Improving Code Localization with Repository Memory (2510.01003v1)

Published 1 Oct 2025 in cs.SE and cs.CL

Abstract: Code localization is a fundamental challenge in repository-level software engineering tasks such as bug fixing. While existing methods equip language agents with comprehensive tools/interfaces to fetch information from the repository, they overlook the critical aspect of memory, where each instance is typically handled from scratch assuming no prior repository knowledge. In contrast, human developers naturally build long-term repository memory, such as the functionality of key modules and associations between various bug types and their likely fix locations. In this work, we augment language agents with such memory by leveraging a repository's commit history - a rich yet underutilized resource that chronicles the codebase's evolution.

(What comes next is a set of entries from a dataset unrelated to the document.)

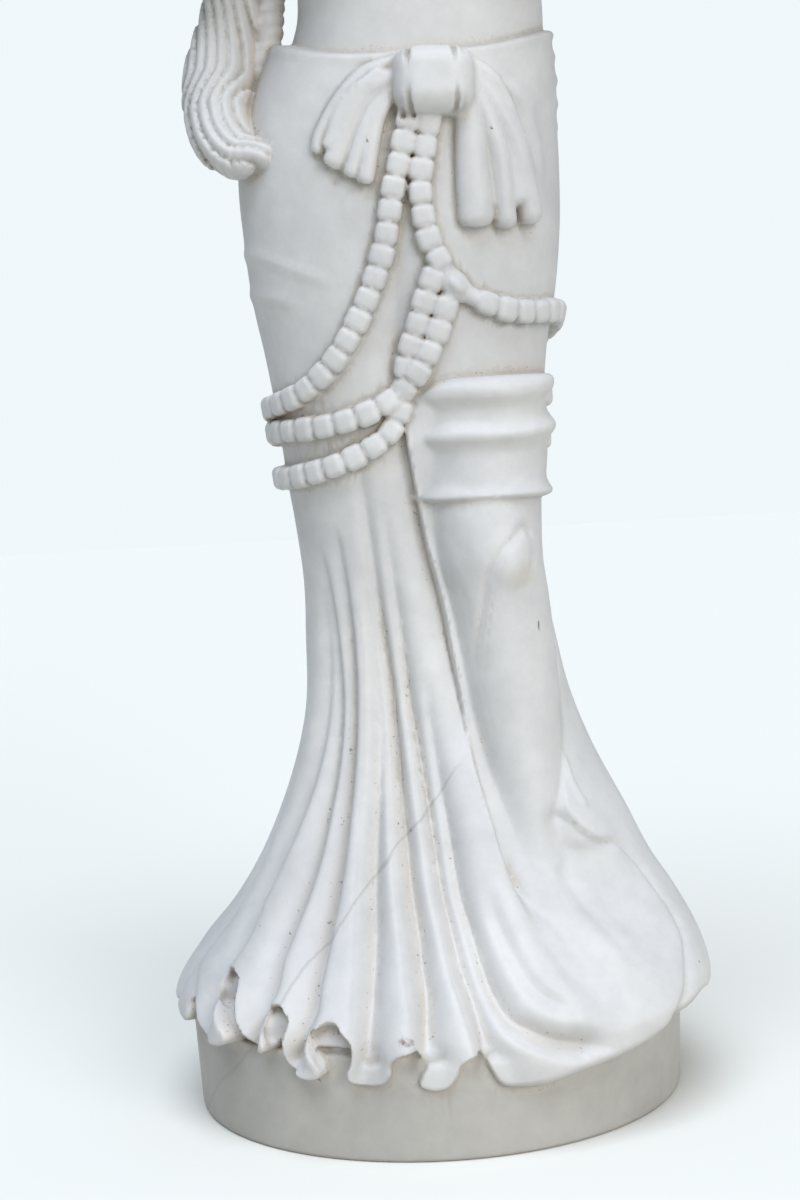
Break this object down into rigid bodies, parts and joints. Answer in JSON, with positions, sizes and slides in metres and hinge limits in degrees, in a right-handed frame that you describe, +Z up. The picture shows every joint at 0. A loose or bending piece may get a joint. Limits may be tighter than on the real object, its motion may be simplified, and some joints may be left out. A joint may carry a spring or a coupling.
{
  "type": "draped female statue",
  "caption": "Standing draped woman carved in white marble on a low round plinth, with a knotted skirt, bare left knee, bead strings, organ-pipe hem folds and a long tress.",
  "frame": {"origin": "centre of the plinth's underside", "axes": "+Z up along the figure's height, -Y the way she faces, +X her left side"},
  "size_m": [0.5378, 0.5264, 1.72],
  "materials": {
    "marble": "matt to satin worn white marble with faint grey clouding, warm dirt in the hollows and a duller plinth"
  },
  "bodies": {
    "root": {"statue": "marble"}
  },
  "joints": []
}
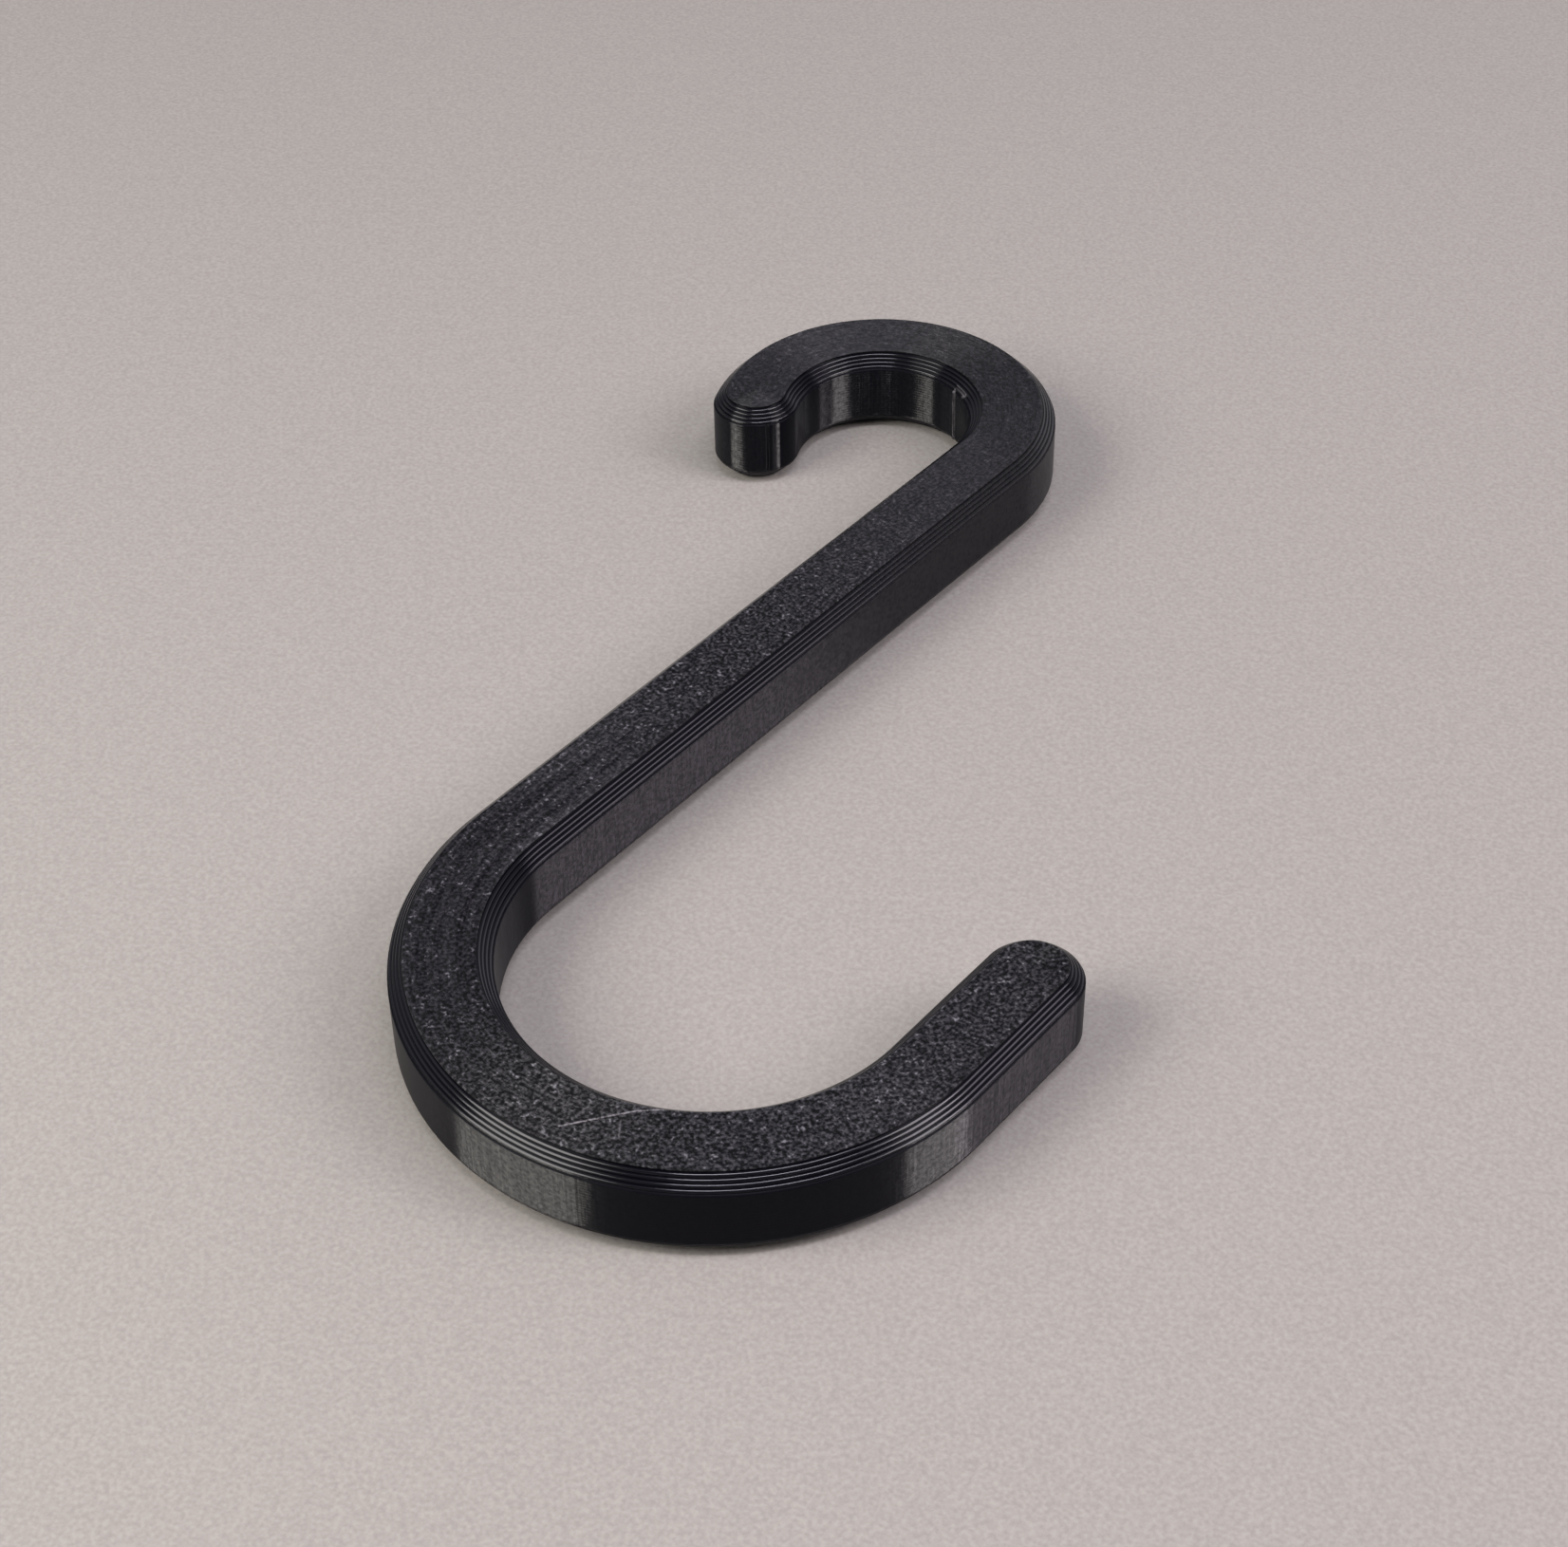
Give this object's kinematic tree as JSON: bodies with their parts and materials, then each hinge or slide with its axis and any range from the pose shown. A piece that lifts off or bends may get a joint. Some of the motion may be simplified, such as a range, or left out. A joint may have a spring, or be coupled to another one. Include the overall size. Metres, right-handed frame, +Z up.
{
  "type": "kitchen rail hook",
  "caption": "S-shaped hook: a small bend closes over a rail, a straight shank joins it to a large bend with a straight lip. Square bar with chamfered edges.",
  "frame": {"origin": "on the underside, below the middle of the shank", "axes": "+Z up out of the lying hook, through its thickness; +Y along the shank towards the rail bend; +X towards the lip of the load bend"},
  "size_m": [0.055, 0.0785, 0.006],
  "materials": {
    "black_plastic": "satin black, printed in layers: grained top face, ribbed chamfers, smooth side walls"
  },
  "bodies": {
    "root": {"hook": "black_plastic"}
  },
  "joints": []
}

We introduce tools that allow the agent to retrieve from a non-parametric memory encompassing recent historical commits and linked issues, as well as functionality summaries of actively evolving parts of the codebase identified via commit patterns. We demonstrate that augmenting such a memory can significantly improve LocAgent, a state-of-the-art localization framework, on both SWE-bench-verified and the more recent SWE-bench-live benchmarks. Our research contributes towards developing agents that can accumulate and leverage past experience for long-horizon tasks, more closely emulating the expertise of human developers.